▶ WRITTEN EXERCISE: Every line below that includes "materials" counts toward the total. Report that total alone.

▶ PROVIDED DATA:
+---+
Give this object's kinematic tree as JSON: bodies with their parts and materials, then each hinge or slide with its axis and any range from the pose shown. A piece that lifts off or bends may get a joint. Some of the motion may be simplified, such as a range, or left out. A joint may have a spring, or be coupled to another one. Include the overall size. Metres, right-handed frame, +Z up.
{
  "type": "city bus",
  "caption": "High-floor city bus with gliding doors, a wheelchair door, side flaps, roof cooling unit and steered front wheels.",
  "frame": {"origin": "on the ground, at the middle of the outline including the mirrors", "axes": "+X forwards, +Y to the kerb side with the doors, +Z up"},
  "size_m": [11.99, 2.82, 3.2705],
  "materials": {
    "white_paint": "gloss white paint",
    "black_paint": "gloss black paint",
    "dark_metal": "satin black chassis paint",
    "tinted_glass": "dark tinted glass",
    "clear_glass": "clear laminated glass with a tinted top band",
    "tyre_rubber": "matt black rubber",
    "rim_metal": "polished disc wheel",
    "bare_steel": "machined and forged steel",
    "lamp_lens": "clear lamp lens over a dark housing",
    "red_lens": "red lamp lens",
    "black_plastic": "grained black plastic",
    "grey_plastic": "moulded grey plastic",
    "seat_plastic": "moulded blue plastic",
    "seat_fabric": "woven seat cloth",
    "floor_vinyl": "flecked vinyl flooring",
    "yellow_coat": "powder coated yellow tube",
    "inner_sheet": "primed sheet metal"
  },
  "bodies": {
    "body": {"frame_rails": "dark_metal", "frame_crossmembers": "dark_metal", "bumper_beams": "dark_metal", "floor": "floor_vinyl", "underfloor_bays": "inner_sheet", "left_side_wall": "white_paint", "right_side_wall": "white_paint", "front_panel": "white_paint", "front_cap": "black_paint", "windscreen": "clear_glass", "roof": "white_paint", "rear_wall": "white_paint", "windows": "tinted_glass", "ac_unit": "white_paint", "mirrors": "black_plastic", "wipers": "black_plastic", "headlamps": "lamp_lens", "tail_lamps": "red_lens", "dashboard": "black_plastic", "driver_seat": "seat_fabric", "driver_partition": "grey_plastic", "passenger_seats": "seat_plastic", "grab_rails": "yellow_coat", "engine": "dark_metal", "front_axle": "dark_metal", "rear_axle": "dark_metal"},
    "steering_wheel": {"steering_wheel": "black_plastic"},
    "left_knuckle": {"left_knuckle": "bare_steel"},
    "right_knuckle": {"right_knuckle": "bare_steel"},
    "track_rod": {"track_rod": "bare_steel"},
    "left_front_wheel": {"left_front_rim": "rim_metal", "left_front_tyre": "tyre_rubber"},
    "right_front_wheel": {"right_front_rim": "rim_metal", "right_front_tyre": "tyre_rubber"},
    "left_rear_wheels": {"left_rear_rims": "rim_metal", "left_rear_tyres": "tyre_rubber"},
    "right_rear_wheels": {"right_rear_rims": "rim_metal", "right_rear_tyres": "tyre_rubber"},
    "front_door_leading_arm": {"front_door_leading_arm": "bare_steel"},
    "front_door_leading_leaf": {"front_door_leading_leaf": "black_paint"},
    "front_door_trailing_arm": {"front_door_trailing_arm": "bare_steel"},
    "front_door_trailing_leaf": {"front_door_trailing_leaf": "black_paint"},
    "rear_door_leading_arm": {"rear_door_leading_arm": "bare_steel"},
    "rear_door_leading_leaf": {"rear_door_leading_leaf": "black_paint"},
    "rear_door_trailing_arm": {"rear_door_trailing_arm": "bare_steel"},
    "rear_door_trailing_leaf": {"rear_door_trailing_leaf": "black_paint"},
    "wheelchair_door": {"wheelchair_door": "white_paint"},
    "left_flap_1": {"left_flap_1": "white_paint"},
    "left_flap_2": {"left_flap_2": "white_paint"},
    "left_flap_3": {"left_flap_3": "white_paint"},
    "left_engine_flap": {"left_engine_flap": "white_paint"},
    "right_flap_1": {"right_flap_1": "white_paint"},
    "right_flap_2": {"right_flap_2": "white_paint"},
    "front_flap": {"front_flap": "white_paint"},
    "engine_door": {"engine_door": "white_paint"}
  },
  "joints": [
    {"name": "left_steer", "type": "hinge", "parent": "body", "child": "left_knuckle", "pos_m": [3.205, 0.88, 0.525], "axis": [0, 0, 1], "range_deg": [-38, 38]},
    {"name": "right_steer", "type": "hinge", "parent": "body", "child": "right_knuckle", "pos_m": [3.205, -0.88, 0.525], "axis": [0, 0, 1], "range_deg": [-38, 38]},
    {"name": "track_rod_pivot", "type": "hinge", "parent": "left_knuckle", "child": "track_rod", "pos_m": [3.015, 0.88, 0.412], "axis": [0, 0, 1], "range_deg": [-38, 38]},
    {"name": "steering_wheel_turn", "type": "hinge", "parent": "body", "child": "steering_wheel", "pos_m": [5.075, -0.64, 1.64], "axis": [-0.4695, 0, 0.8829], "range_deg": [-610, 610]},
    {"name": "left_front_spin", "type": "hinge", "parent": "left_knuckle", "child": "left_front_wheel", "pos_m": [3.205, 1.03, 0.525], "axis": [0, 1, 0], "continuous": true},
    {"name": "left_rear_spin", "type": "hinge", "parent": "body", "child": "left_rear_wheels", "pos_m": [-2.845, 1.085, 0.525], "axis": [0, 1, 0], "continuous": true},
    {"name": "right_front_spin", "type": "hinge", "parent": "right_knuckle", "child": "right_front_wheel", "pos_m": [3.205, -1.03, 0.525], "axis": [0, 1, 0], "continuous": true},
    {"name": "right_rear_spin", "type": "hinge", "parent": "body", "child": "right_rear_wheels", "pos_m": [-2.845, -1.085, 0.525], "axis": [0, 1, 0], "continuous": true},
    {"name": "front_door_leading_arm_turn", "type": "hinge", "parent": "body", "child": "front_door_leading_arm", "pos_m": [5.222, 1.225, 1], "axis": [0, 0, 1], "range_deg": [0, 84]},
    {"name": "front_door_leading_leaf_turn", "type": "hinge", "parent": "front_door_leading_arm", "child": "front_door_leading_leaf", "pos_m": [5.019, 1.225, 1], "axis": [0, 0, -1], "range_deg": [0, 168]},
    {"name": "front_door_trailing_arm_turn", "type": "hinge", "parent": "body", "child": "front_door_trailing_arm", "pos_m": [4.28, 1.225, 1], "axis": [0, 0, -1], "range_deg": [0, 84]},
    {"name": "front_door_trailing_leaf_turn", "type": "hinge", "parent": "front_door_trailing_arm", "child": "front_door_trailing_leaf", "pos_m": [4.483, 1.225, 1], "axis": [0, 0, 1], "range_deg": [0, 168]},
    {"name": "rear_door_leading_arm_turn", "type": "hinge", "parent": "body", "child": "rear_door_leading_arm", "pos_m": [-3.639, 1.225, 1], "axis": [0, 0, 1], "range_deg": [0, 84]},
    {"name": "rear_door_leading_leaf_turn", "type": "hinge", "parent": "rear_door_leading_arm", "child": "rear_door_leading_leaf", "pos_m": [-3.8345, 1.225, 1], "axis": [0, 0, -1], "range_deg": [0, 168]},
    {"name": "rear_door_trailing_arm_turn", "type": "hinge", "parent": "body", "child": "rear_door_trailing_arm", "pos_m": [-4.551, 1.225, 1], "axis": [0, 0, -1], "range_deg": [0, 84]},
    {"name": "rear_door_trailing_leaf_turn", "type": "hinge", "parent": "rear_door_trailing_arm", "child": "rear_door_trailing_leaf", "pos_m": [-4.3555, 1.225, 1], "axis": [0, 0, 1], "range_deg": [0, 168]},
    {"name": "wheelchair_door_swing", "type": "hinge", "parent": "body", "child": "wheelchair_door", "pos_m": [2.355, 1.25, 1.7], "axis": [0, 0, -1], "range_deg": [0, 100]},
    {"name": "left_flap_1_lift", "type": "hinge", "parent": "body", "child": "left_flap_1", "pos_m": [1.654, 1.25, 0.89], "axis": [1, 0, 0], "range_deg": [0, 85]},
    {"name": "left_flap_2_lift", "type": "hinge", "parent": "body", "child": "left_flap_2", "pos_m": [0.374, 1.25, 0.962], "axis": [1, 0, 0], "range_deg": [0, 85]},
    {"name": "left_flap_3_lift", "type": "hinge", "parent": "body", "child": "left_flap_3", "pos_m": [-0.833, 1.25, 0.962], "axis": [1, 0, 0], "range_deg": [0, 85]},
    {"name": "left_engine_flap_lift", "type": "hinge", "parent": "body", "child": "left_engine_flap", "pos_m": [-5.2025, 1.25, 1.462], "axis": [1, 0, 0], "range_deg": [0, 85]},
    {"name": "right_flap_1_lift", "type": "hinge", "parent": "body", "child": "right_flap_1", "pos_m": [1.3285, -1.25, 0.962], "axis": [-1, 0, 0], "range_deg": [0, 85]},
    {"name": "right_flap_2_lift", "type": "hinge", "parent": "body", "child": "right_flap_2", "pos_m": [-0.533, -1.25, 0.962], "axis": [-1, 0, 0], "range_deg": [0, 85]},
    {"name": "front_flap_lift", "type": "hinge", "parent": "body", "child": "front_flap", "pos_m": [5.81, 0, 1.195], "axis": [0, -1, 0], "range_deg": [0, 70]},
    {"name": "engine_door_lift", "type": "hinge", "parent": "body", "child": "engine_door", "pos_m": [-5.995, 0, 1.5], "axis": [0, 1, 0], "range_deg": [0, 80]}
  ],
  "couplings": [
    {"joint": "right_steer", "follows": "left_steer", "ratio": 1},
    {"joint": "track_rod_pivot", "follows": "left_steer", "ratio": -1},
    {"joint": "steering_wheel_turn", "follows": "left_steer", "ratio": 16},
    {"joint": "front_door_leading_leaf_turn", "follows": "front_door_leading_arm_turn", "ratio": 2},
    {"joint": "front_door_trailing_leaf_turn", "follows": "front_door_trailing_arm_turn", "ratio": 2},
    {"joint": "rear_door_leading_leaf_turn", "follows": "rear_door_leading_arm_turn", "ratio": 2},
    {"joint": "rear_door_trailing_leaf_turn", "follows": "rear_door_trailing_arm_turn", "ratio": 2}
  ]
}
+---+
▶ COMPLETE RESPONSE: 2